**STATED GOAL:**
Copy out each line of the listing that has the word "object" in it.

-- start of THE RECORDS --

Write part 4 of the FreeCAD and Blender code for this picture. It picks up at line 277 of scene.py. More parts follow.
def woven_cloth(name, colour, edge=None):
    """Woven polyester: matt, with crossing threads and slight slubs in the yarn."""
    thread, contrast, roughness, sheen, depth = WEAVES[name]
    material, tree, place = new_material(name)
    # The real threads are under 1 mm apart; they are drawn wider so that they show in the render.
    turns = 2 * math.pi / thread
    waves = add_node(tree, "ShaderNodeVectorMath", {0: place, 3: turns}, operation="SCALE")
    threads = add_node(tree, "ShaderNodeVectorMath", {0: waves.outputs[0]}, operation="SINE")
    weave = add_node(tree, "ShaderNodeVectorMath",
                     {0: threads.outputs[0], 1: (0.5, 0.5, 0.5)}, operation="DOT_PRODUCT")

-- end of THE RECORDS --
-- start of THE RECORDS --

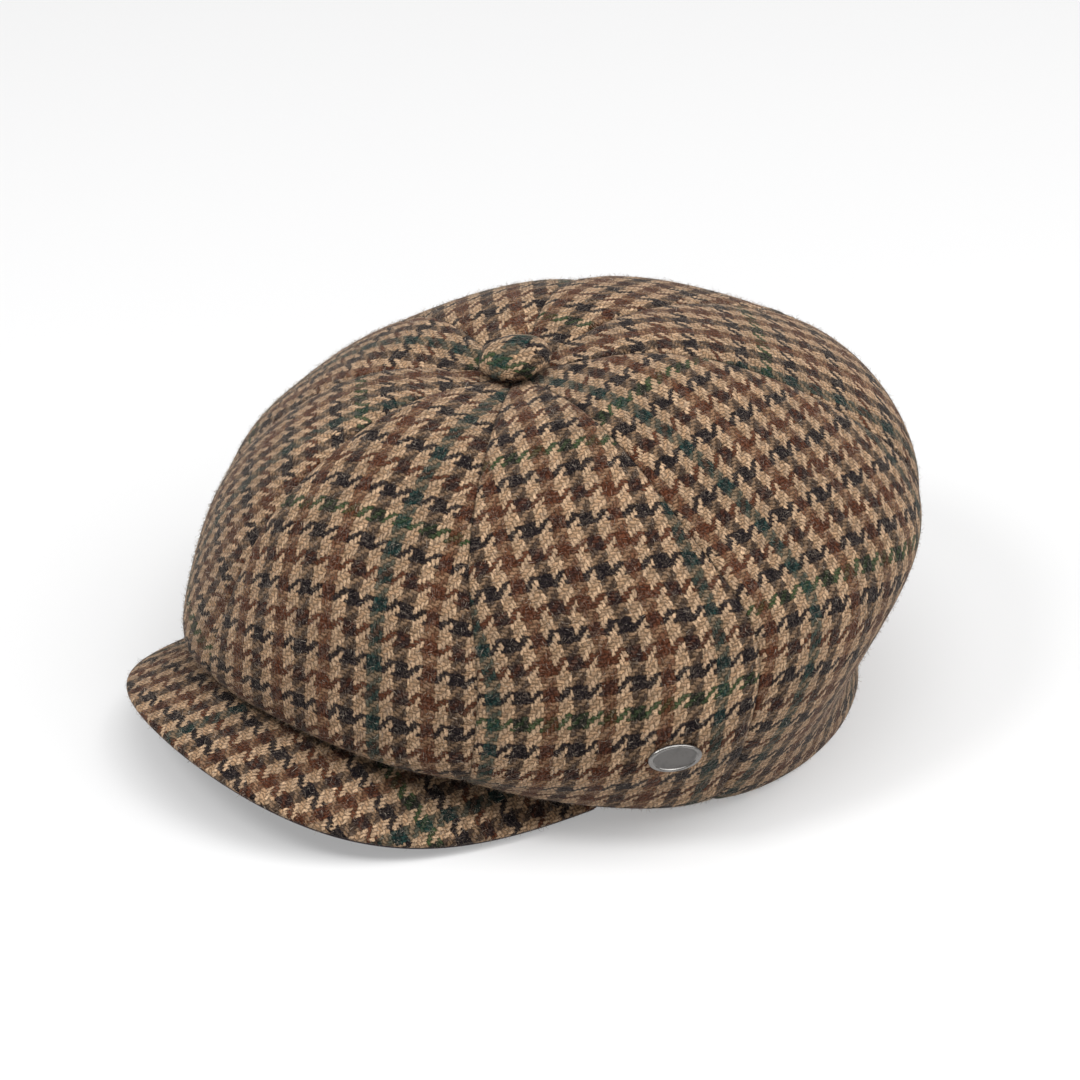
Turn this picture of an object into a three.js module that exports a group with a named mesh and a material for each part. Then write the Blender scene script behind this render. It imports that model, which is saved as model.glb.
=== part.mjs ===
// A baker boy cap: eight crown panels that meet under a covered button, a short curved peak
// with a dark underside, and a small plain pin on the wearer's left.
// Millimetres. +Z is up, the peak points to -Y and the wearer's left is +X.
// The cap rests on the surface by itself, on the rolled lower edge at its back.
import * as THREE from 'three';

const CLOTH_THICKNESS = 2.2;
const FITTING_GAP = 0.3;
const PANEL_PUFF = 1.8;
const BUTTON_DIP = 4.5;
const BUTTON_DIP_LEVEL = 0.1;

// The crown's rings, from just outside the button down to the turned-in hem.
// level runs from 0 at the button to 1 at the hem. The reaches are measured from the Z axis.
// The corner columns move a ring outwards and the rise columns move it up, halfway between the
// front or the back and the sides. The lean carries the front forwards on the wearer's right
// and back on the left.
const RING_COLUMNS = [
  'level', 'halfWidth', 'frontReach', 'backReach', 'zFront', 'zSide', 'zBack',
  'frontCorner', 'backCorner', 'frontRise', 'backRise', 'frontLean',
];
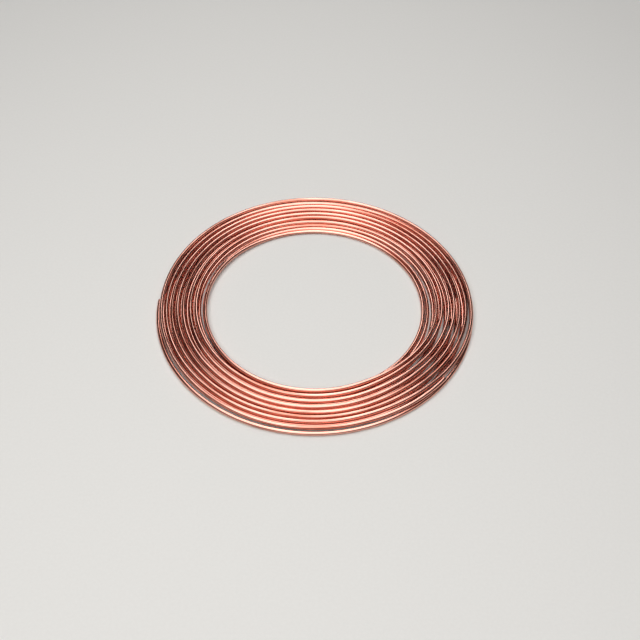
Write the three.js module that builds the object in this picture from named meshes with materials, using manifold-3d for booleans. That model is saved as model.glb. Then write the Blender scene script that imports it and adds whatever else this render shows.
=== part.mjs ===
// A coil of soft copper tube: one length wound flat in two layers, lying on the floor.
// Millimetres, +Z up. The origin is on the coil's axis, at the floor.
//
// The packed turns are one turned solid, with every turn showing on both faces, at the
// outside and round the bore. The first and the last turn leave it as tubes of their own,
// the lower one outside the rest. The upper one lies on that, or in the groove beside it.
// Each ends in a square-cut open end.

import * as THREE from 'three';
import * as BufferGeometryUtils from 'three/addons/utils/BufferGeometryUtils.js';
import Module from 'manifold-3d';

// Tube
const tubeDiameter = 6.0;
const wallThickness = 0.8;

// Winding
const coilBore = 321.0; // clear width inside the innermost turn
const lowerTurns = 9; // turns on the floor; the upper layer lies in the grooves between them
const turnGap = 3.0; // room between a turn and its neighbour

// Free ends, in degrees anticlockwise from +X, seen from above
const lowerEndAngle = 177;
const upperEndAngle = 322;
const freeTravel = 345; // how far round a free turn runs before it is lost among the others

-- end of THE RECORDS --

**RESPONSE TO THE TASK:**
Turn this picture of an object into a three.js module that exports a group with a named mesh and a material for each part. Then write the Blender scene script behind this render. It imports that model, which is saved as model.glb.
Write the three.js module that builds the object in this picture from named meshes with materials, using manifold-3d for booleans. That model is saved as model.glb. Then write the Blender scene script that imports it and adds whatever else this render shows.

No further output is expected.